▶ _Task details_
Up to and including the line that contains "settings: properties to", repeat each line of the data exactly, starting from the first.

::::

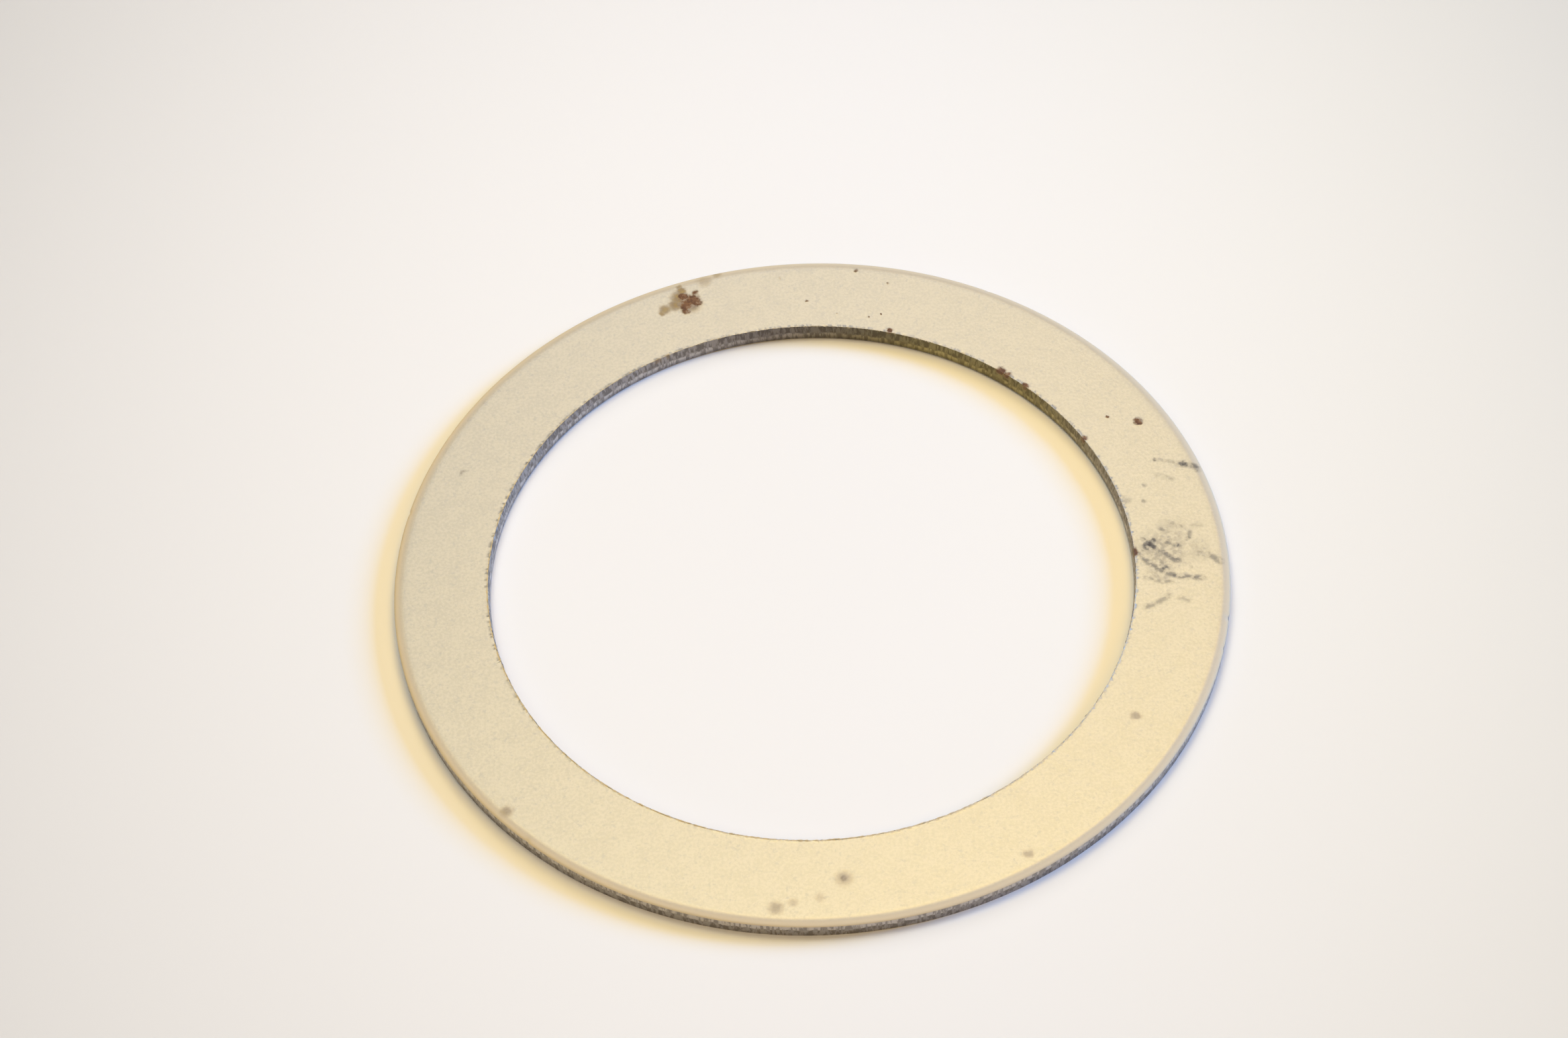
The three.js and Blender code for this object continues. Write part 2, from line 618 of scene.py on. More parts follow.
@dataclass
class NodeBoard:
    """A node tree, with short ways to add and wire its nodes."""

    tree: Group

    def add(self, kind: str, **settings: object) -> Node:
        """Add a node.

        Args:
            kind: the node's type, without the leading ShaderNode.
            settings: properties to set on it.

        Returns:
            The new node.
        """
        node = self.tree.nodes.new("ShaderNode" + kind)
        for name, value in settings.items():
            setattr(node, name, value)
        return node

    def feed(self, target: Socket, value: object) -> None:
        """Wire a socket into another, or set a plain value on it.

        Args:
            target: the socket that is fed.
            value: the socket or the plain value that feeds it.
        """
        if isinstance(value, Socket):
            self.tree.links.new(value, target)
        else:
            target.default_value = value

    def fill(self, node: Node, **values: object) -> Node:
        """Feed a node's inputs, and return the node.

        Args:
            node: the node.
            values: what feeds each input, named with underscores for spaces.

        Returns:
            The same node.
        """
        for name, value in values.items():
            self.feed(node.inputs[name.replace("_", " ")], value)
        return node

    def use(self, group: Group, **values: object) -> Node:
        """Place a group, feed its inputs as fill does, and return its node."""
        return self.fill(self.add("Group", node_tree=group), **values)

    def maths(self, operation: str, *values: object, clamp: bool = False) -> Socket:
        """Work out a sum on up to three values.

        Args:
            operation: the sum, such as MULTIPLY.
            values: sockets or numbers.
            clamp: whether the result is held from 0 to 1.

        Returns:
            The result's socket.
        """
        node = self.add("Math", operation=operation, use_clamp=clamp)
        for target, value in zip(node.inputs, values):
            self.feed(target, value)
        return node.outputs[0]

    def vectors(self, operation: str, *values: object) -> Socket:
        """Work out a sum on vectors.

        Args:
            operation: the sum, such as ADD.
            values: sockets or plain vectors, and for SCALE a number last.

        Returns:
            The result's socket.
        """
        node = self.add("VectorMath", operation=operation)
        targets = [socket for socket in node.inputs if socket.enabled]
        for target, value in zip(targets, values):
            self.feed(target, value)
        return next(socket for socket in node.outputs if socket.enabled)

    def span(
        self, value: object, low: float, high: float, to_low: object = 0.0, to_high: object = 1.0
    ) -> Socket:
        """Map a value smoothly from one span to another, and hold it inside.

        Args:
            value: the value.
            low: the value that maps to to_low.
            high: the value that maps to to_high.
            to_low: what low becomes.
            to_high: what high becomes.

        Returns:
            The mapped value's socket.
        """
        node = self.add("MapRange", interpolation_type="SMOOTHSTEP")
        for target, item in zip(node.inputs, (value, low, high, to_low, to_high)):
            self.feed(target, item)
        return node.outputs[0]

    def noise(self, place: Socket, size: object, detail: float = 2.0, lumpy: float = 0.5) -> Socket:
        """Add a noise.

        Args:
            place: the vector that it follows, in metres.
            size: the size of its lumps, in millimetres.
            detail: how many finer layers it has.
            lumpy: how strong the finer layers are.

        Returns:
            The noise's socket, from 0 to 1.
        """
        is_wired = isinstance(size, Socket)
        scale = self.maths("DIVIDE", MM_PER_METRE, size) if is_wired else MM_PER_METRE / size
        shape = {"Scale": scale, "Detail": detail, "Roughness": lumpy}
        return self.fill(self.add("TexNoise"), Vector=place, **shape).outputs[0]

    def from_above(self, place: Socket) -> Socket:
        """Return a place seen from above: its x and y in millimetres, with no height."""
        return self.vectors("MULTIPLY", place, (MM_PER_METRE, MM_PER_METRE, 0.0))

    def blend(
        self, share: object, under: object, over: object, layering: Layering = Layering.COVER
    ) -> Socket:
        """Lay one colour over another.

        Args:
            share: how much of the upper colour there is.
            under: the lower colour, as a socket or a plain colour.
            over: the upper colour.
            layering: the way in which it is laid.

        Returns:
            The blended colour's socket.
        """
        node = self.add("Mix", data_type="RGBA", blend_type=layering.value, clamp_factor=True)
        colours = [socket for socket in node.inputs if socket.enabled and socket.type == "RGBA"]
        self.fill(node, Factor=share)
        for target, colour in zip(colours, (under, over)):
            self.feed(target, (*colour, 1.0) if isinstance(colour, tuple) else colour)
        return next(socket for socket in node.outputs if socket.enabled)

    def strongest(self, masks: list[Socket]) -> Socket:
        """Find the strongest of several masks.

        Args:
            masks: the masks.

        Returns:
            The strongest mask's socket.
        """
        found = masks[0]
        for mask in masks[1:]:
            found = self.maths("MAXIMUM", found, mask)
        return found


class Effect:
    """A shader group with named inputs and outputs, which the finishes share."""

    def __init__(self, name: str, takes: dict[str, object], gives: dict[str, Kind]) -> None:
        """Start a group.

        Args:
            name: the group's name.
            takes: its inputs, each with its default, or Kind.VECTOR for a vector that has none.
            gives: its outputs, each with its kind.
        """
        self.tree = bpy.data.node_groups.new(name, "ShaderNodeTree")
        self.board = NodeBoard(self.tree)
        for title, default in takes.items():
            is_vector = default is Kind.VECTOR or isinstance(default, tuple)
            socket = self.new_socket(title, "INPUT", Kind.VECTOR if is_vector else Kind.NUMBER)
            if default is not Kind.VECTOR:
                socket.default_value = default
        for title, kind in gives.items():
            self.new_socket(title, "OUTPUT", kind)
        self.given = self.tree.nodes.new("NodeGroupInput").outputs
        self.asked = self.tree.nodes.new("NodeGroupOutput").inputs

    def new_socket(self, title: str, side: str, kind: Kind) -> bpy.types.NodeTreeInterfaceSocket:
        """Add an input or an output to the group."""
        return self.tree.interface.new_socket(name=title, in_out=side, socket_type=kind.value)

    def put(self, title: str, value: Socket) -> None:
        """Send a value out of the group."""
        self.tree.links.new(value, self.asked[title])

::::

▶ _Reply to the task_
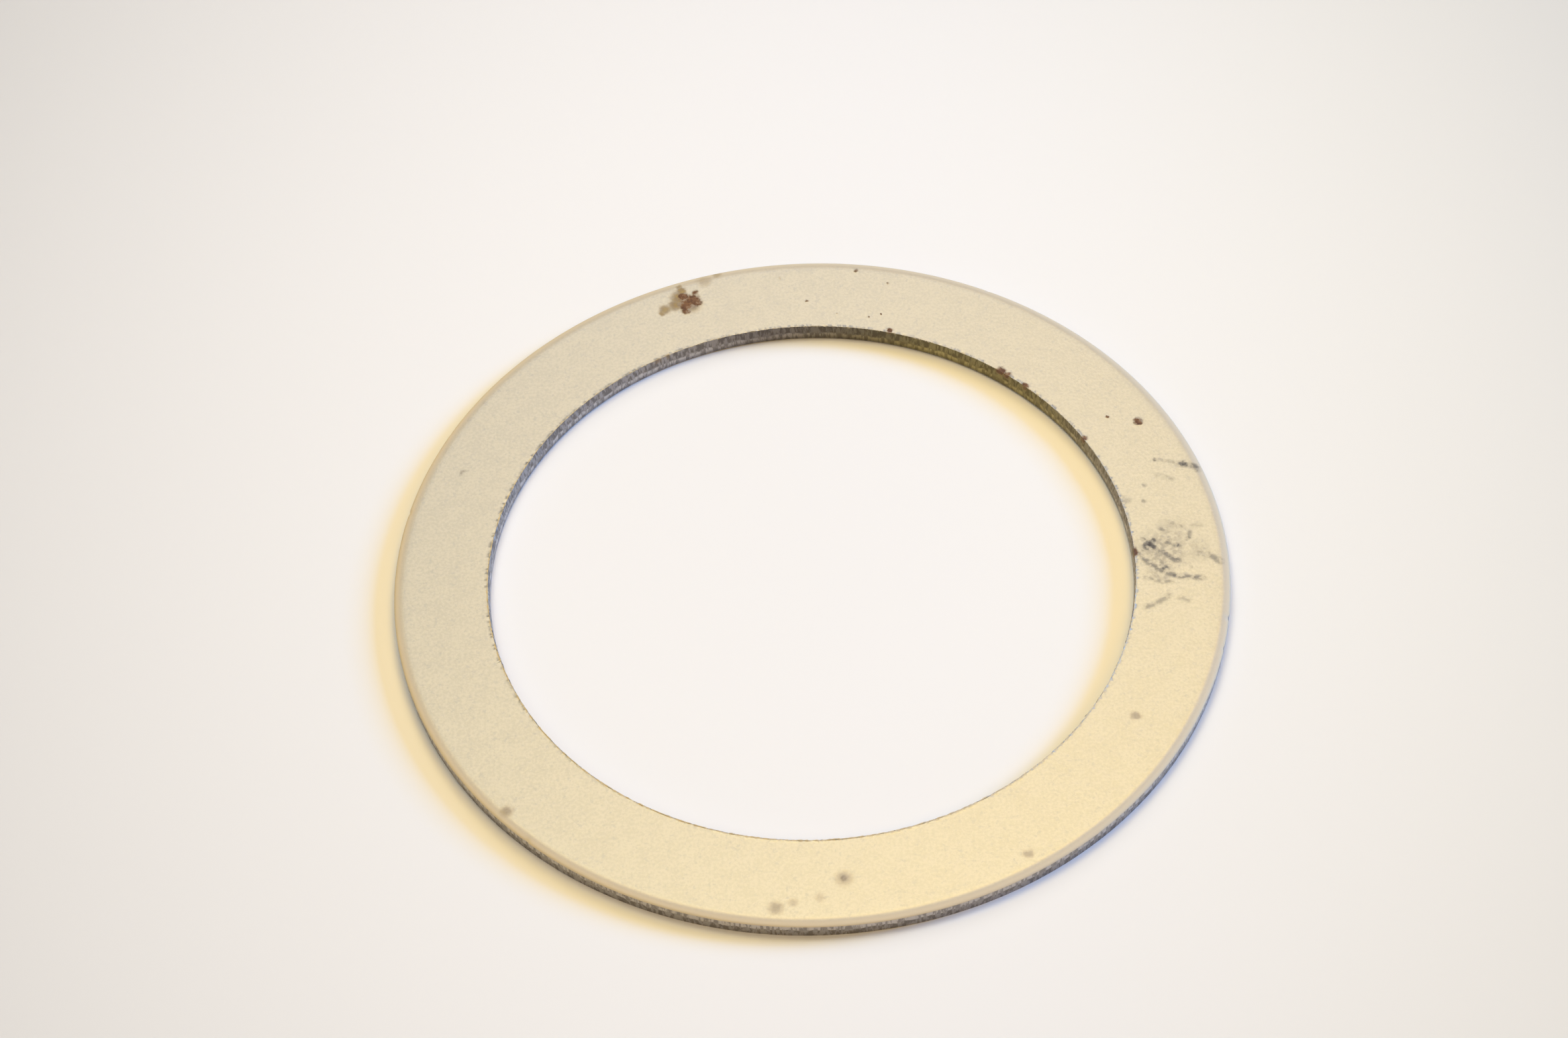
The three.js and Blender code for this object continues. Write part 2, from line 618 of scene.py on. More parts follow.
@dataclass
class NodeBoard:
    """A node tree, with short ways to add and wire its nodes."""

    tree: Group

    def add(self, kind: str, **settings: object) -> Node:
        """Add a node.

        Args:
            kind: the node's type, without the leading ShaderNode.
            settings: properties to set on it.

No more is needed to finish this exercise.